Favorable causes could already be in place. Then, other external events of substantial influence over which the government has no control could be transpiring. Finally, there are constructive actions that the government could, by choice, make.

“Favorable factors already in place.” There are three important positive developments already in place.

The first is the existence of the ASEAN as a grouping that has decided to become an integrated market by 2015 – in three years – with the final coming into being of the ASEAN Free Trade Agreement. Tariffs among the ASEAN economies will vanish, spawning deeper competition among the members within a larger regional economy This is undeniably a strong enabler for the expansion of the community and which has been encouraging the entry of foreign investments to the member countries.

The second is the change in production costs in some major countries, especially China and Japan – as a result of massive currency appreciation and the economic adjustments they have been experiencing.

In the case of China, labor costs have risen so that labor using industries have become subject to migration to other countries with lower costs. Foreign investors in China (US, Japanese, Chinese, Korean, and even Philippine) are relocating to new areas.

Third is the existence of JPEPA (Japan-Philippine Economic Partnership Agreement), which is a bilateral investment and free trade agreement between the two countries. Japanese investments which have felt the need to diversify from overexposure in a single country of investment destination now favor the Philippines.
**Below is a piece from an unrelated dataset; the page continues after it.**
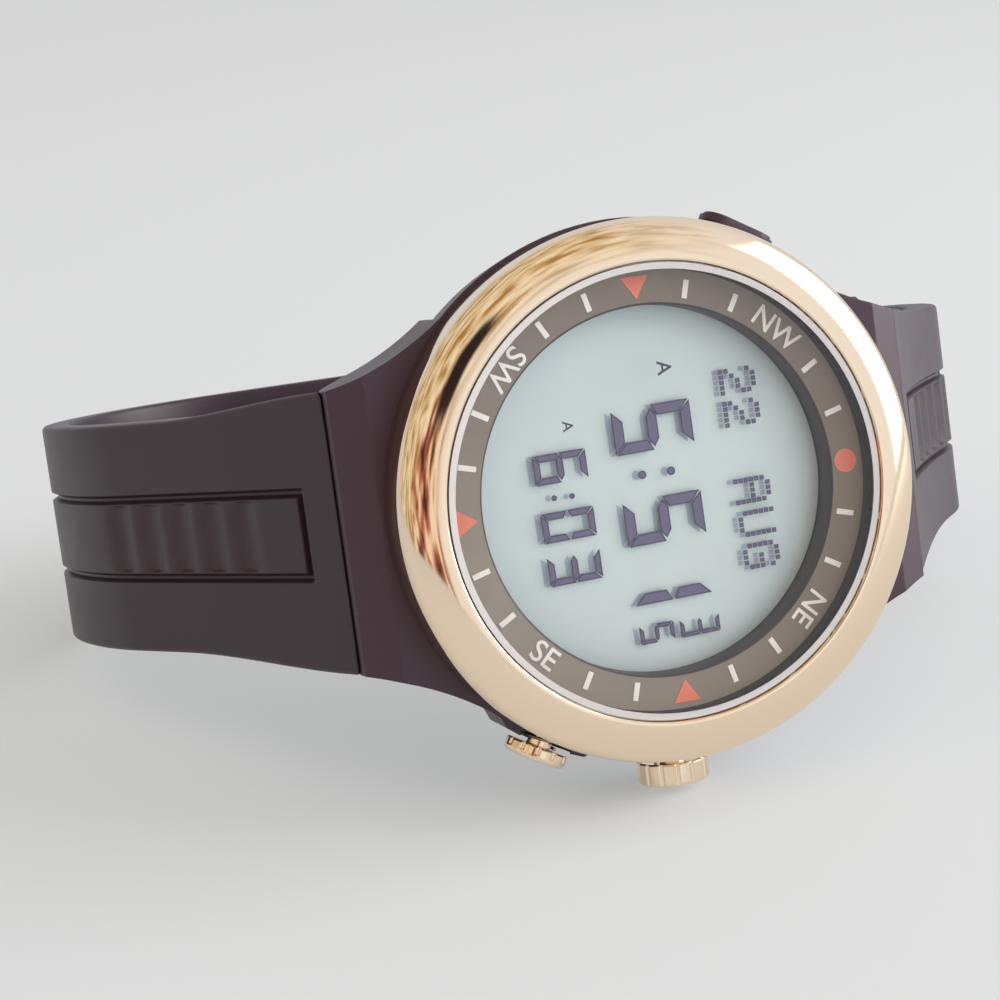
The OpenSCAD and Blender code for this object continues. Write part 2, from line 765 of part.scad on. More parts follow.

“Where government choice or action matters.” The Philippine economy is well-positioned today compared to those of many other countries during these crisis-laden times. Its balance of payments is healthy. External remittances, earnings from business processing industries and exports have strengthened the country’s external payments position.

The banking system is liquid, thanks to years of reforms to strengthen the capitalization of domestic banks. The inflows of international money in fact are becoming a problem for balance of payments management because of the healthy position.

With dark clouds hovering over the Euro debt problems, the Philippines is traditionally less dependent on European trade. The country is more insulated than most countries that have large trade volumes to the countries of Europe.

Opportunities to pursue stronger economic performance are available to the government in at least three major directions.

First, the government has sufficient resources to engage in a public expenditure program that is directed at reducing its backlog in infrastructure. Through the prudent rise in budgetary resources and the backing of a healthy external payments surplus, the government has more capacity to engage in public investment expenditure. It can address the improvement of transport, ports and airport infrastructure and to deal with the problems of expansion of public utilities to improve their services.

The overall improvement in international assessment of Philippine development potentials could to provide a momentum for sustained economic growth. The government can even permanently raise the scale of economic success by pursuing deeper economic reforms in two other major directions.

The first is to enhance the investment climate especially for foreign direct investments. There are restrictions still in place that hinder the participation of foreign capital in some economic activity. I have written much on this issue that needs repeating.

The second area is in the matter of labor market policies. There are critical policy areas that need to be opened up in order to raise labor productivity and encourage more employment in productive enterprises.